◆ TASK TO CARRY OUT
An exact copy of every record is needed.
================
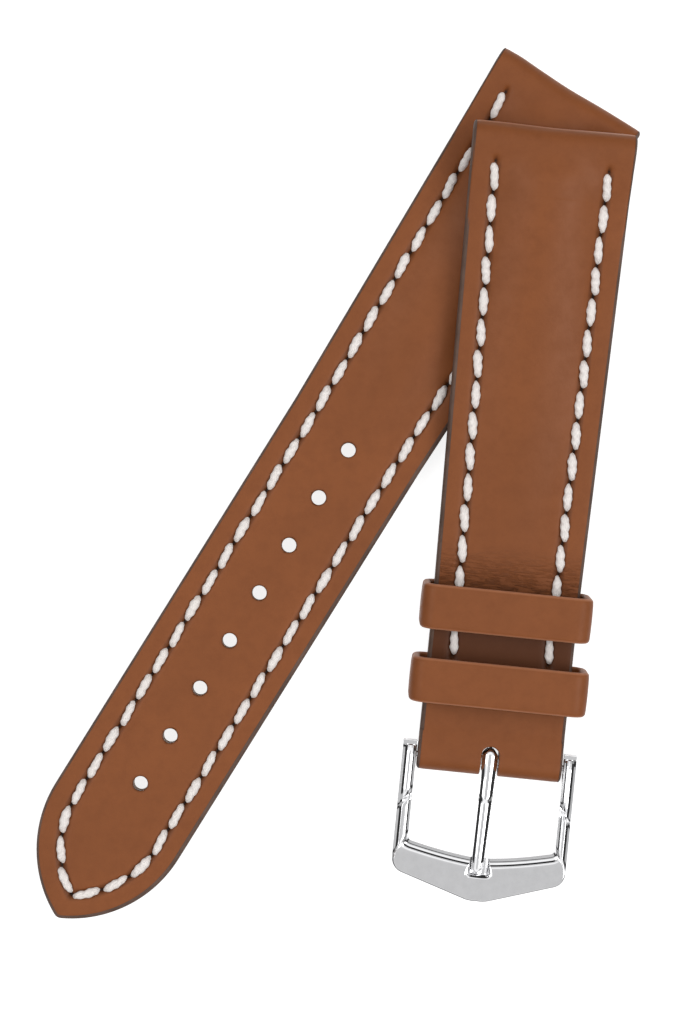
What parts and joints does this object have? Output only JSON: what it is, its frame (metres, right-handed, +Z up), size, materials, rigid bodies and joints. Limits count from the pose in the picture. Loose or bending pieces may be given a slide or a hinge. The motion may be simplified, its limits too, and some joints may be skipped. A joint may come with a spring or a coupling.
{
  "type": "leather watch strap",
  "caption": "Two-piece padded leather watch strap with white stitching, keepers and a polished tang buckle, laid flat with the buckle strap on the hole strap.",
  "frame": {"origin": "centre of the layout's plan, on the surface that it lies on", "axes": "+Z up from the surface, +Y towards the lug ends along the layout's longest side, +X to the right of the buckle strap"},
  "size_m": [0.0744, 0.1072, 0.0096],
  "materials": {
    "upper_leather": "smooth grained calf leather, golden brown, satin",
    "keeper_leather": "smooth calf leather with lighter rims",
    "lining_leather": "fine natural lining leather, matt",
    "padding": "pressed felt",
    "tape": "woven reinforcement tape",
    "thread": "white waxed linen thread",
    "edge_paint": "dark brown edge paint",
    "polished_steel": "mirror polished",
    "spring_steel": "plain turned steel"
  },
  "bodies": {
    "hole_strap": {"hole_strap_upper": "upper_leather", "hole_strap_padding": "padding", "hole_strap_tape": "tape", "hole_strap_lining": "lining_leather", "hole_strap_needle_thread": "thread", "hole_strap_bobbin_thread": "thread", "hole_strap_edge_paint": "edge_paint"},
    "buckle_strap": {"buckle_strap_upper": "upper_leather", "buckle_strap_padding": "padding", "buckle_strap_tape": "tape", "buckle_strap_lining": "lining_leather", "buckle_strap_needle_thread": "thread", "buckle_strap_bobbin_thread": "thread", "buckle_strap_edge_paint": "edge_paint", "fixed_keeper": "keeper_leather", "spring_bar_tube": "spring_steel", "spring_bar_spring": "spring_steel"},
    "free_keeper": {"free_keeper": "keeper_leather"},
    "buckle_frame": {"buckle_frame": "polished_steel"},
    "buckle_tang": {"buckle_tang": "polished_steel"},
    "plunger_left": {"spring_bar_plunger_left": "spring_steel"},
    "plunger_right": {"spring_bar_plunger_right": "spring_steel"}
  },
  "joints": [
    {"name": "buckle_strap_lift", "type": "slide", "parent": "hole_strap", "child": "buckle_strap", "axis": [0, 0, 1], "range_m": [0, 0.03]},
    {"name": "free_keeper_slide", "type": "slide", "parent": "buckle_strap", "child": "free_keeper", "axis": [-0.0999, -0.9926, -0.0691], "range_m": [-0.012, 0.0033]},
    {"name": "buckle_frame_hinge", "type": "hinge", "parent": "buckle_strap", "child": "buckle_frame", "pos_m": [0.01851, -0.03415, 0.00192], "axis": [0.995, -0.1002, 0], "range_deg": [-100, 120]},
    {"name": "buckle_tang_hinge", "type": "hinge", "parent": "buckle_frame", "child": "buckle_tang", "pos_m": [0.01851, -0.03415, 0.00192], "axis": [-0.995, 0.1002, 0], "range_deg": [0, 100]},
    {"name": "plunger_left_push", "type": "slide", "parent": "buckle_strap", "child": "plunger_left", "axis": [0.995, -0.1002, 0], "range_m": [0, 0.0012], "stiffness_N_per_m": 300, "springref_m": -0.002, "deforming": ["spring_bar_spring"]},
    {"name": "plunger_right_push", "type": "slide", "parent": "buckle_strap", "child": "plunger_right", "axis": [-0.995, 0.1002, 0], "range_m": [0, 0.0012], "stiffness_N_per_m": 300, "springref_m": -0.002, "deforming": ["spring_bar_spring"]}
  ]
}
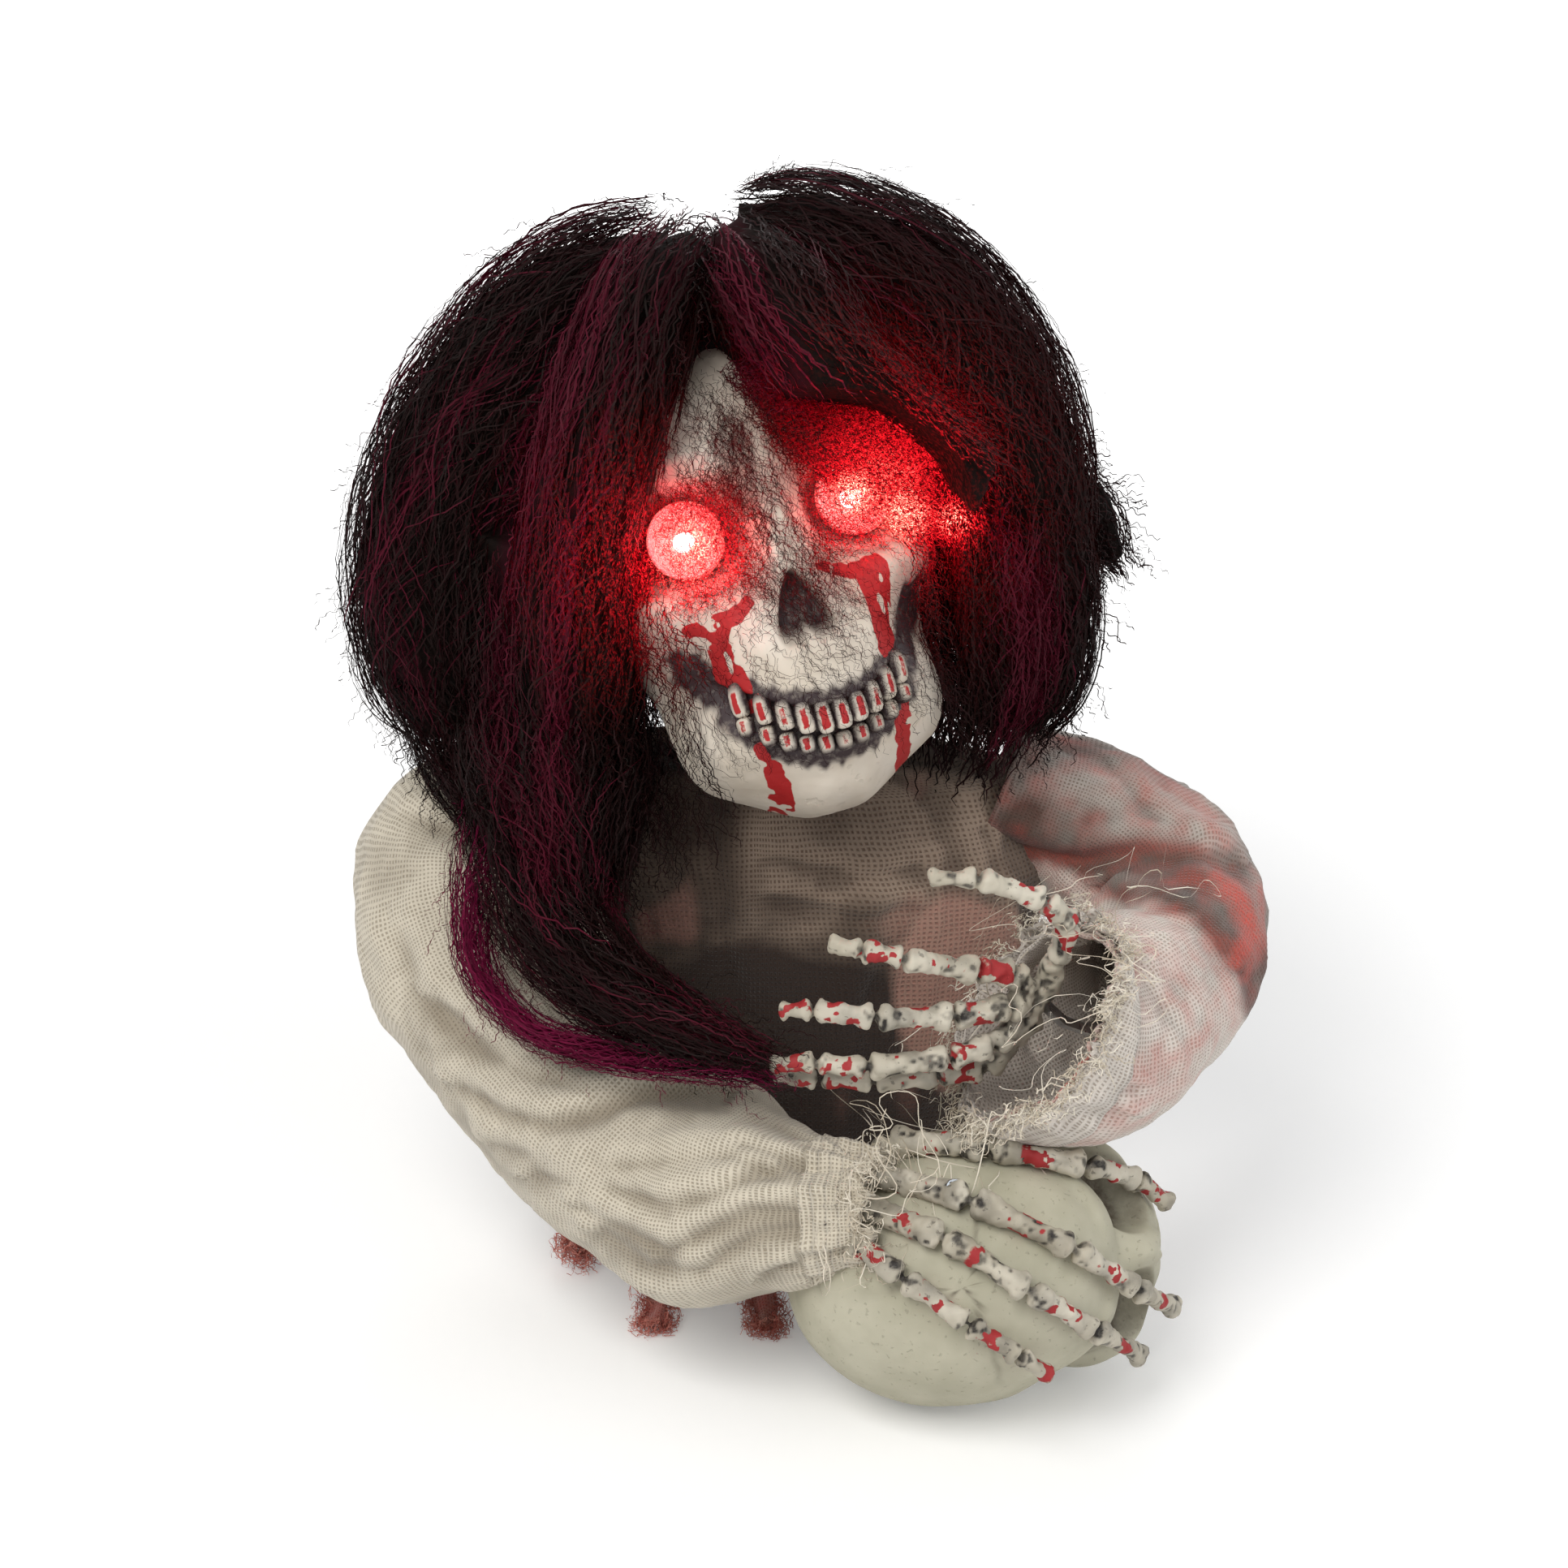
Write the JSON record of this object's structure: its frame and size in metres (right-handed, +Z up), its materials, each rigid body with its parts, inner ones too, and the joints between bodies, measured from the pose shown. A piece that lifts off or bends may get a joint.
================
◆ THE RESPONSE
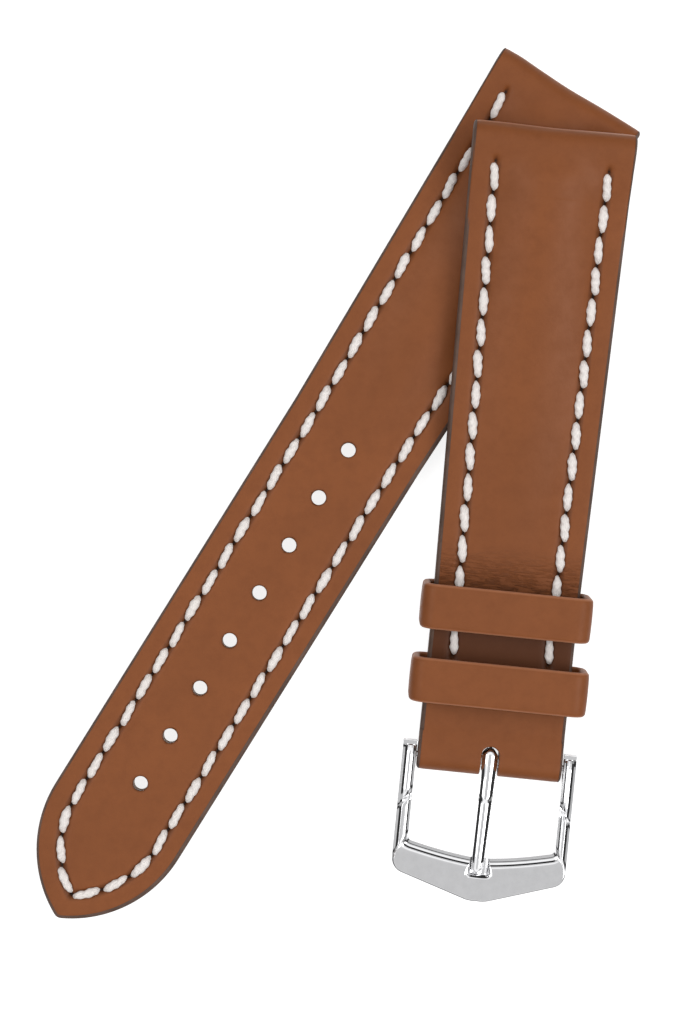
What parts and joints does this object have? Output only JSON: what it is, its frame (metres, right-handed, +Z up), size, materials, rigid bodies and joints. Limits count from the pose in the picture. Loose or bending pieces may be given a slide or a hinge. The motion may be simplified, its limits too, and some joints may be skipped. A joint may come with a spring or a coupling.
{
  "type": "leather watch strap",
  "caption": "Two-piece padded leather watch strap with white stitching, keepers and a polished tang buckle, laid flat with the buckle strap on the hole strap.",
  "frame": {"origin": "centre of the layout's plan, on the surface that it lies on", "axes": "+Z up from the surface, +Y towards the lug ends along the layout's longest side, +X to the right of the buckle strap"},
  "size_m": [0.0744, 0.1072, 0.0096],
  "materials": {
    "upper_leather": "smooth grained calf leather, golden brown, satin",
    "keeper_leather": "smooth calf leather with lighter rims",
    "lining_leather": "fine natural lining leather, matt",
    "padding": "pressed felt",
    "tape": "woven reinforcement tape",
    "thread": "white waxed linen thread",
    "edge_paint": "dark brown edge paint",
    "polished_steel": "mirror polished",
    "spring_steel": "plain turned steel"
  },
  "bodies": {
    "hole_strap": {"hole_strap_upper": "upper_leather", "hole_strap_padding": "padding", "hole_strap_tape": "tape", "hole_strap_lining": "lining_leather", "hole_strap_needle_thread": "thread", "hole_strap_bobbin_thread": "thread", "hole_strap_edge_paint": "edge_paint"},
    "buckle_strap": {"buckle_strap_upper": "upper_leather", "buckle_strap_padding": "padding", "buckle_strap_tape": "tape", "buckle_strap_lining": "lining_leather", "buckle_strap_needle_thread": "thread", "buckle_strap_bobbin_thread": "thread", "buckle_strap_edge_paint": "edge_paint", "fixed_keeper": "keeper_leather", "spring_bar_tube": "spring_steel", "spring_bar_spring": "spring_steel"},
    "free_keeper": {"free_keeper": "keeper_leather"},
    "buckle_frame": {"buckle_frame": "polished_steel"},
    "buckle_tang": {"buckle_tang": "polished_steel"},
    "plunger_left": {"spring_bar_plunger_left": "spring_steel"},
    "plunger_right": {"spring_bar_plunger_right": "spring_steel"}
  },
  "joints": [
    {"name": "buckle_strap_lift", "type": "slide", "parent": "hole_strap", "child": "buckle_strap", "axis": [0, 0, 1], "range_m": [0, 0.03]},
    {"name": "free_keeper_slide", "type": "slide", "parent": "buckle_strap", "child": "free_keeper", "axis": [-0.0999, -0.9926, -0.0691], "range_m": [-0.012, 0.0033]},
    {"name": "buckle_frame_hinge", "type": "hinge", "parent": "buckle_strap", "child": "buckle_frame", "pos_m": [0.01851, -0.03415, 0.00192], "axis": [0.995, -0.1002, 0], "range_deg": [-100, 120]},
    {"name": "buckle_tang_hinge", "type": "hinge", "parent": "buckle_frame", "child": "buckle_tang", "pos_m": [0.01851, -0.03415, 0.00192], "axis": [-0.995, 0.1002, 0], "range_deg": [0, 100]},
    {"name": "plunger_left_push", "type": "slide", "parent": "buckle_strap", "child": "plunger_left", "axis": [0.995, -0.1002, 0], "range_m": [0, 0.0012], "stiffness_N_per_m": 300, "springref_m": -0.002, "deforming": ["spring_bar_spring"]},
    {"name": "plunger_right_push", "type": "slide", "parent": "buckle_strap", "child": "plunger_right", "axis": [-0.995, 0.1002, 0], "range_m": [0, 0.0012], "stiffness_N_per_m": 300, "springref_m": -0.002, "deforming": ["spring_bar_spring"]}
  ]
}
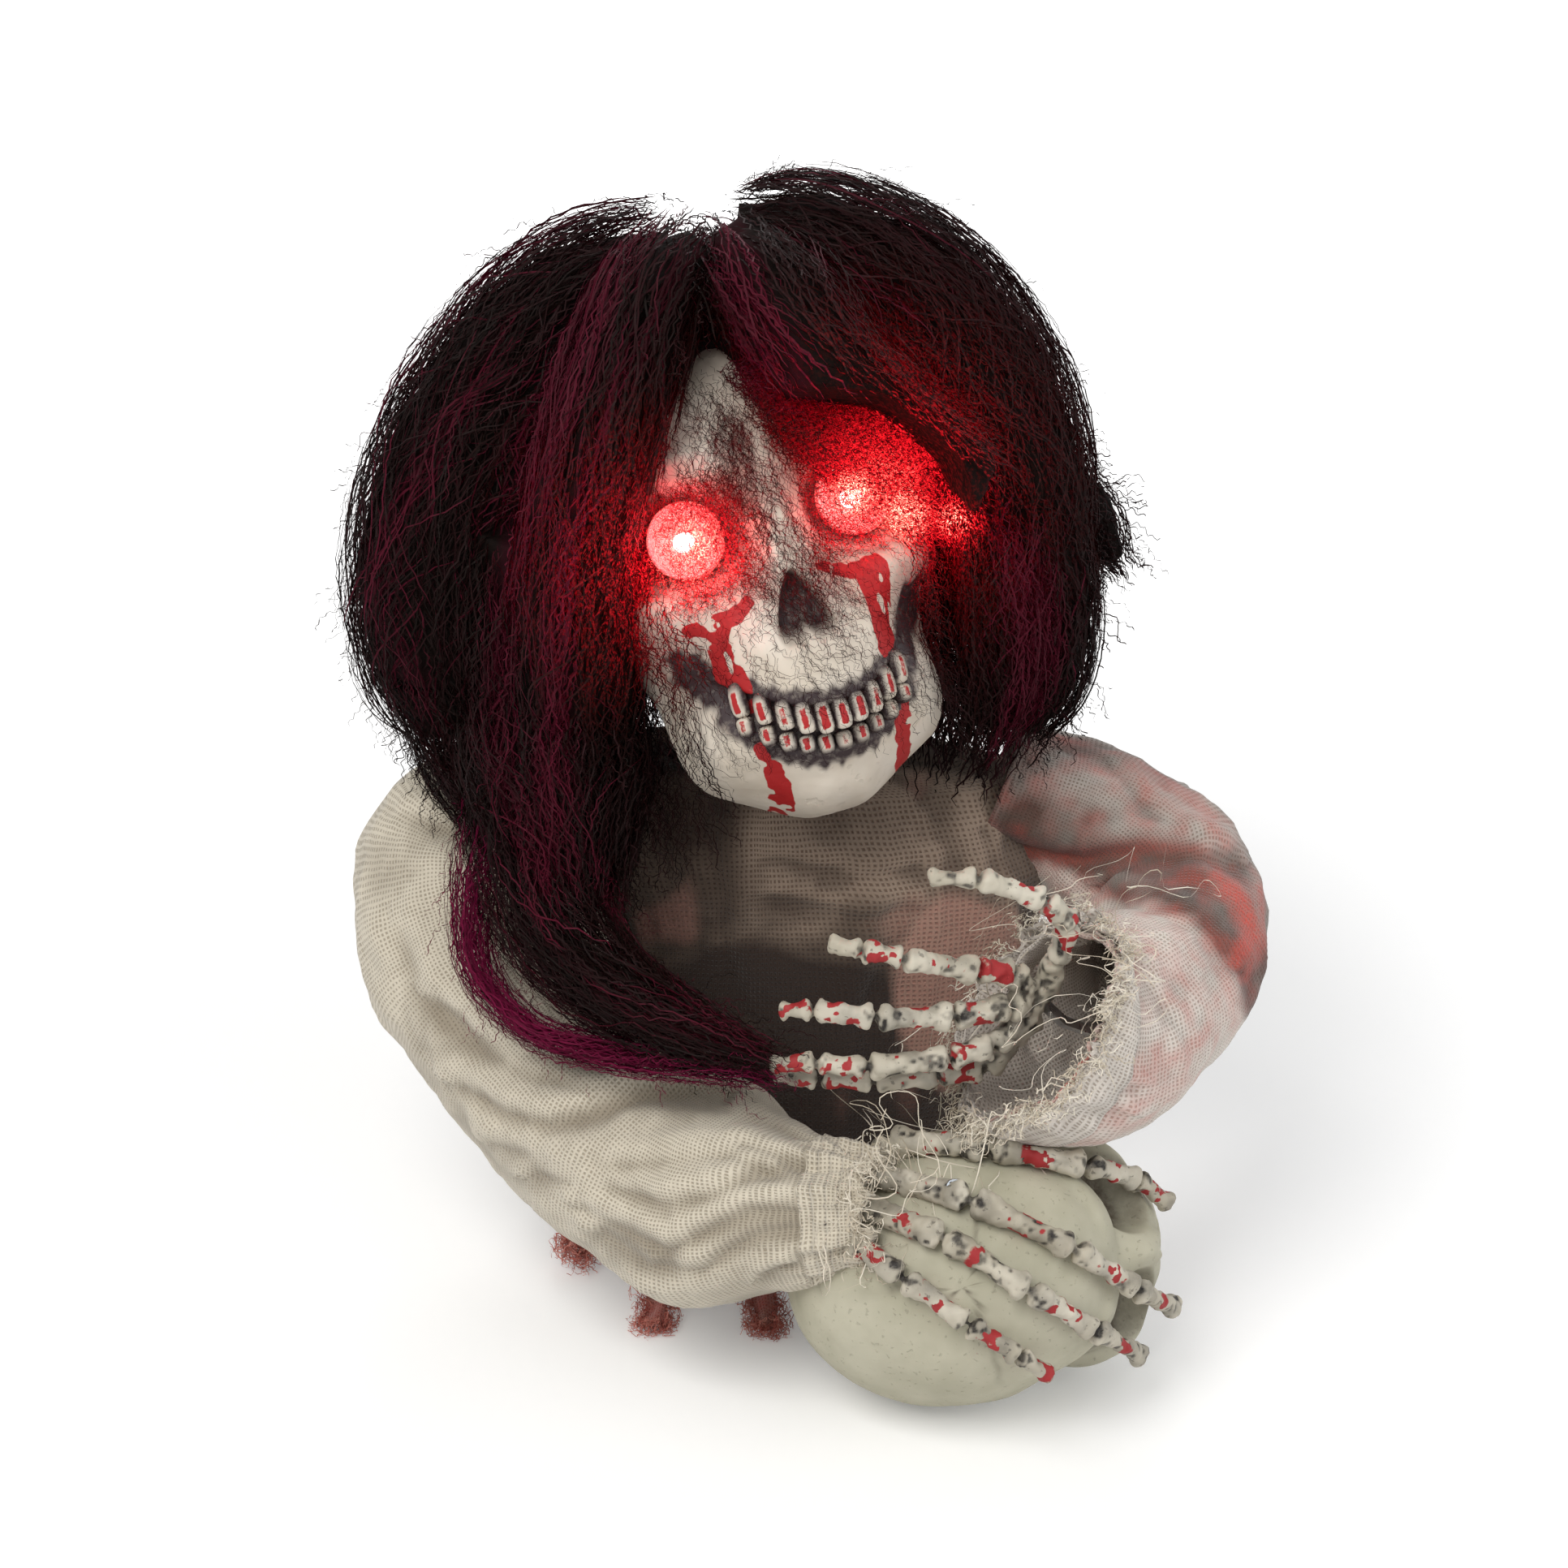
Write the JSON record of this object's structure: its frame and size in metres (right-handed, +Z up), its materials, each rigid body with its parts, inner ones too, and the joints between bodies, measured from the pose shown. A piece that lifts off or bends may get a joint.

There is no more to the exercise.